*WRITTEN REQUEST*: Reproduce exactly the lines from the one containing "add('front', makeFront(), 'navy');" down to the one containing "cad_parts[node].hide_render = cad_parts[node].hide_viewport", including both of those lines, and nothing else.

*COLLECTED DATA*:

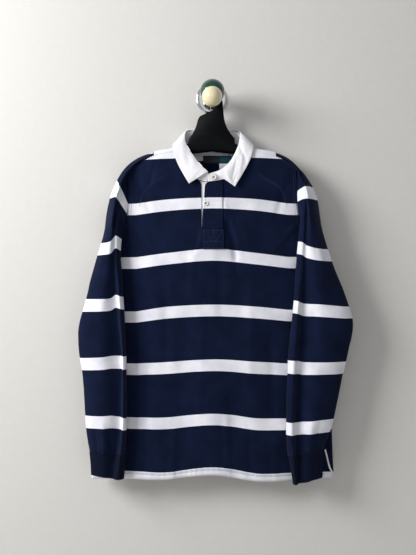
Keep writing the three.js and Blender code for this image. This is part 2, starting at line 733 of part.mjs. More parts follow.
function makeButton(radius, thick, x, y, z) {
  const profile = [
    [0, 0], [radius * 0.9, 0], [radius, thick * 0.35], [radius, thick * 0.75], [radius * 0.86, thick],
    [radius * 0.66, thick * 0.8], [0, thick * 0.75],
  ].map(([r, height]) => new THREE.Vector2(r, height));
  const geometry = new THREE.LatheGeometry(profile, 16);
  geometry.rotateX(Math.PI);
  geometry.translate(x, y, z);
  return geometry;
}

// Tape over the back neck seam, the blank label under it and a small tag
function innerBackStrip(x0, x1, z0, z1, columns, rows, inset) {
  const sheet = new Sheet();
  sheet.patch(columns, rows, (u, v) => {
    const place = backPoint(mix(x0, x1, u), mix(z0, z1, v));
    place.y -= jersey + inset;
    return place;
  });
  return sheet.wall(1);
}

// The hanger: a shoulder bar joined to a flat neck that ends in the hook
function hangerBar() {
  const around = 10;
  const points = [];
  const triangles = [];
  for (const section of hangerSections) {
    const middle = (section.top + section.foot) / 2;
    const tall = (section.top - section.foot) / 2;
    for (let step = 0; step < around; step += 1) {
      const angle = (2 * Math.PI * step) / around;
      const squareY = Math.sign(Math.cos(angle)) * Math.abs(Math.cos(angle)) ** 0.7;
      const squareZ = Math.sign(Math.sin(angle)) * Math.abs(Math.sin(angle)) ** 0.8;
      points.push(vector(section.x, hangerY + section.half * squareY, middle + tall * squareZ));
    }
  }
  const last = hangerSections.length - 1;
  for (let row = 0; row < last; row += 1) {
    for (let step = 0; step < around; step += 1) {
      const next = (step + 1) % around;
      const a = row * around + step;
      const b = row * around + next;
      triangles.push([a, b, b + around], [a, b + around, a + around]);
    }
  }
  for (let step = 1; step < around - 1; step += 1) {
    triangles.push([0, step + 1, step]);
    triangles.push([last * around, last * around + step, last * around + step + 1]);
  }
  return solidOf(points, triangles);
}

const hookMiddle = { x: 2.5, z: -22 };
const hookInner = 9.5;
const hookOuter = 25.5;
const hookTipAngle = 2.5;

function hangerNeck() {
  const outline = new THREE.Shape();
  outline.moveTo(hookMiddle.x + hookOuter, hookMiddle.z);
  outline.absarc(hookMiddle.x, hookMiddle.z, hookOuter, 0, hookTipAngle, false);
  outline.absarc(hookMiddle.x, hookMiddle.z, hookInner, hookTipAngle, 0, true);
  outline.quadraticCurveTo(11.5, -30, 6.5, -34);
  outline.lineTo(-2.3, -39);
  outline.lineTo(-25.4, -50);
  outline.quadraticCurveTo(-31, -55, -33, -65);
  outline.quadraticCurveTo(-37, -85, -52, -102.5);
  outline.lineTo(-56, -118);
  outline.lineTo(0, -122);
  outline.lineTo(56, -118);
  outline.lineTo(56, -103);
  outline.quadraticCurveTo(37, -84, 31.7, -59.6);
  outline.quadraticCurveTo(28.6, -40, 28, hookMiddle.z);
  outline.closePath();
  const plate = hangerPlate - 2;
  const geometry = new THREE.ExtrudeGeometry(outline, {
    depth: plate, curveSegments: 8, bevelEnabled: true, bevelThickness: 1, bevelSize: 1, bevelOffset: -1,
    bevelSegments: 1,
  });
  geometry.rotateX(Math.PI / 2);
  geometry.translate(0, hangerY + plate / 2, 0);
  return geometry;
}

// three.js geometry to a solid and back, for the one join
function toSolid(geometry) {
  const bare = geometry.clone();
  bare.deleteAttribute('normal');
  bare.deleteAttribute('uv');
  const merged = mergeVertices(bare, 0.0001);
  return new wasm.Manifold(new wasm.Mesh({
    numProp: 3, vertProperties: merged.attributes.position.array, triVerts: new Uint32Array(merged.index.array),
  }));
}

function fromSolid(solid) {
  const mesh = solid.getMesh();
  const geometry = new THREE.BufferGeometry();
  geometry.setAttribute('position', new THREE.BufferAttribute(mesh.vertProperties, 3));
  geometry.setIndex(new THREE.BufferAttribute(mesh.triVerts, 1));
  return geometry;
}

function makeHanger() {
  return fromSolid(toSolid(hangerBar()).add(toSolid(hangerNeck())));
}

function makePlate() {
  const profile = [
    [0, 0], [plateRadius, 0], [plateRadius, 1.5], [plateRadius - 2.5, 3.8], [plateRadius - 8, plateThick],
    [0, plateThick],
  ].map(([r, height]) => new THREE.Vector2(r, height));
  const geometry = new THREE.LatheGeometry(profile, 28);
  geometry.rotateX(Math.PI);
  return geometry;
}

function makeArm(places) {
  const circle = new THREE.Shape();
  circle.absarc(0, 0, armRadius, 0, 2 * Math.PI, false);
  return new THREE.ExtrudeGeometry(circle, {
    steps: 10, curveSegments: 5, bevelEnabled: false, extrudePath: new THREE.CatmullRomCurve3(places),
  });
}

function makeBall(ball) {
  const geometry = new THREE.SphereGeometry(ball.radius, 16, 10);
  geometry.rotateX(-Math.PI / 2);
  geometry.translate(ball.x, ball.y, ball.z);
  return geometry;
}

const armStart = -plateThick - seamGap;
const upperArm = [
  vector(1, armStart, 8.5), vector(2, -27, 8.5),
  vector(greenBall.x, greenBall.y + Math.sqrt(greenBall.radius ** 2 - 8.5 ** 2) + 1, 8.5),
];
const lowerArm = [
  vector(0.5, armStart, -18), vector(1, -20, -18), vector(1.5, -44, -18.5), vector(2, -57, -28),
  vector(2, -70, -37.5), vector(2, -84, -38.5), vector(2, -95, -31), vector(creamBall.x, -99.5, creamBall.z),
  vector(creamBall.x, creamBall.y + creamBall.radius + 0.7, creamBall.z),
];

const finishes = {
  navy: new THREE.MeshStandardMaterial({ color: 0x1d2342, roughness: 0.9, metalness: 0 }),
  white: new THREE.MeshStandardMaterial({ color: 0xe8e8ee, roughness: 0.9, metalness: 0 }),
  rib: new THREE.MeshStandardMaterial({ color: 0x1b2040, roughness: 0.95, metalness: 0 }),
  label: new THREE.MeshStandardMaterial({ color: 0x1f4a5c, roughness: 0.8, metalness: 0 }),
  rubber: new THREE.MeshStandardMaterial({ color: 0xe6e4dc, roughness: 0.6, metalness: 0 }),
  black: new THREE.MeshStandardMaterial({ color: 0x0c0d12, roughness: 0.55, metalness: 0 }),
  chrome: new THREE.MeshStandardMaterial({ color: 0xd8d8da, roughness: 0.12, metalness: 1 }),
  green: new THREE.MeshStandardMaterial({ color: 0x06452f, roughness: 0.15, metalness: 0 }),
  cream: new THREE.MeshStandardMaterial({ color: 0xe6dcb6, roughness: 0.2, metalness: 0 }),
};

const shirt = new THREE.Group();

function add(name, geometry, finish) {
  const mesh = new THREE.Mesh(geometry, finishes[finish]);
  mesh.name = name;
  shirt.add(mesh);
}

add('front', makeFront(), 'navy');
add('back', makeBack(), 'navy');
add('sleeve_left', makeSleeve(leftSleeve), 'navy');
add('sleeve_right', makeSleeve(rightSleeve), 'navy');
add('cuff_left', makeCuff(leftSleeve), 'rib');
add('cuff_right', makeCuff(rightSleeve), 'rib');
add('neckband', makeNeckband(), 'white');
add('collar', makeCollarLeaf(), 'white');
add('placket_over', makePlacketOver(), 'navy');
add('placket_under', makePlacketUnder(), 'white');
add('throat_patch', makeThroatPatch(), 'navy');
add('button_neck', makeButton(6.2, 2.8, 6.2, -75.5, -199), 'rubber');
add('button_placket', makeButton(5.4, 2.6, -12, -74.2, -259.5), 'rubber');
add('neck_tape', innerBackStrip(44, -44, -139.5, -129, 6, 1, 0.8), 'white');
add('label', innerBackStrip(49, -19, -158.5, -140.2, 6, 1, 0.8), 'label');
add('care_tag', innerBackStrip(42, 20, -172, -159, 2, 1, 0.8), 'white');
add('hanger', makeHanger(), 'black');
add('wall_plate', makePlate(), 'chrome');
add('arm_upper', makeArm(upperArm), 'chrome');
add('arm_lower', makeArm(lowerArm), 'chrome');
add('ball_green', makeBall(greenBall), 'green');
add('ball_cream', makeBall(creamBall), 'cream');

export default shirt;
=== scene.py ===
# A striped rugby shirt on a black hanger, hung from a round chrome wall hook with two balls.
# Metres, +Z up, +X to the right of someone who faces the wall, +Y into the wall.

import math

import bmesh
import bpy
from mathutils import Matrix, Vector, noise
from mathutils.bvhtree import BVHTree


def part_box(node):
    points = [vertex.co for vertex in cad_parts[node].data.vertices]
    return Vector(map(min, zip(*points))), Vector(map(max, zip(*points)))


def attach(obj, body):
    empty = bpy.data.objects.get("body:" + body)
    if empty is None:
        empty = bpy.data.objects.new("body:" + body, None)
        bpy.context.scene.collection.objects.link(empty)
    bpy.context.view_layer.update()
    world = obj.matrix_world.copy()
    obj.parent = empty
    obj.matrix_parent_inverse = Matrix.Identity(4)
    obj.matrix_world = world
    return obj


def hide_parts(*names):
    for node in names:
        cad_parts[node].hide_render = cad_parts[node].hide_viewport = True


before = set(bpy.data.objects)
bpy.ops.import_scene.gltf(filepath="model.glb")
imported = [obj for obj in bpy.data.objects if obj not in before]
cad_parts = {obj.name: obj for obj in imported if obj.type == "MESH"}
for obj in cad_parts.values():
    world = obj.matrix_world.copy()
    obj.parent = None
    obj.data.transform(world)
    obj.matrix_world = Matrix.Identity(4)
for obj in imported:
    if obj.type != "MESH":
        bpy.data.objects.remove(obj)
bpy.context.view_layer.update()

MM = 0.001
ROOT = "root"

# The photographer's place
VIEW_HEIGHT = -0.432
VIEW_SIDE = -0.0073
VIEW_DISTANCE = 1.9
LENS = 50.93

# Cloth
JERSEY = 1.6 * MM
TWILL = 1.4 * MM
TAPE = 1.0 * MM
RIDGE_Y = -0.037
STRIPE_SHARE = 0.213
LEFT_SLEEVE_FOOT = -0.842
RIGHT_SLEEVE_FOOT = -0.840
BACK_HEM_STITCH = -0.8935
SLEEVE_MIDDLE_X = 0.245
RIGHT_CUFF_X = 0.228
SLEEVE_MIDDLE_Y = -0.066
NECK_MIDDLE_Y = -0.042
MERGE_DISTANCE = 0.00002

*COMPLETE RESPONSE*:
add('front', makeFront(), 'navy');
add('back', makeBack(), 'navy');
add('sleeve_left', makeSleeve(leftSleeve), 'navy');
add('sleeve_right', makeSleeve(rightSleeve), 'navy');
add('cuff_left', makeCuff(leftSleeve), 'rib');
add('cuff_right', makeCuff(rightSleeve), 'rib');
add('neckband', makeNeckband(), 'white');
add('collar', makeCollarLeaf(), 'white');
add('placket_over', makePlacketOver(), 'navy');
add('placket_under', makePlacketUnder(), 'white');
add('throat_patch', makeThroatPatch(), 'navy');
add('button_neck', makeButton(6.2, 2.8, 6.2, -75.5, -199), 'rubber');
add('button_placket', makeButton(5.4, 2.6, -12, -74.2, -259.5), 'rubber');
add('neck_tape', innerBackStrip(44, -44, -139.5, -129, 6, 1, 0.8), 'white');
add('label', innerBackStrip(49, -19, -158.5, -140.2, 6, 1, 0.8), 'label');
add('care_tag', innerBackStrip(42, 20, -172, -159, 2, 1, 0.8), 'white');
add('hanger', makeHanger(), 'black');
add('wall_plate', makePlate(), 'chrome');
add('arm_upper', makeArm(upperArm), 'chrome');
add('arm_lower', makeArm(lowerArm), 'chrome');
add('ball_green', makeBall(greenBall), 'green');
add('ball_cream', makeBall(creamBall), 'cream');

export default shirt;
=== scene.py ===
# A striped rugby shirt on a black hanger, hung from a round chrome wall hook with two balls.
# Metres, +Z up, +X to the right of someone who faces the wall, +Y into the wall.

import math

import bmesh
import bpy
from mathutils import Matrix, Vector, noise
from mathutils.bvhtree import BVHTree


def part_box(node):
    points = [vertex.co for vertex in cad_parts[node].data.vertices]
    return Vector(map(min, zip(*points))), Vector(map(max, zip(*points)))


def attach(obj, body):
    empty = bpy.data.objects.get("body:" + body)
    if empty is None:
        empty = bpy.data.objects.new("body:" + body, None)
        bpy.context.scene.collection.objects.link(empty)
    bpy.context.view_layer.update()
    world = obj.matrix_world.copy()
    obj.parent = empty
    obj.matrix_parent_inverse = Matrix.Identity(4)
    obj.matrix_world = world
    return obj


def hide_parts(*names):
    for node in names:
        cad_parts[node].hide_render = cad_parts[node].hide_viewport = True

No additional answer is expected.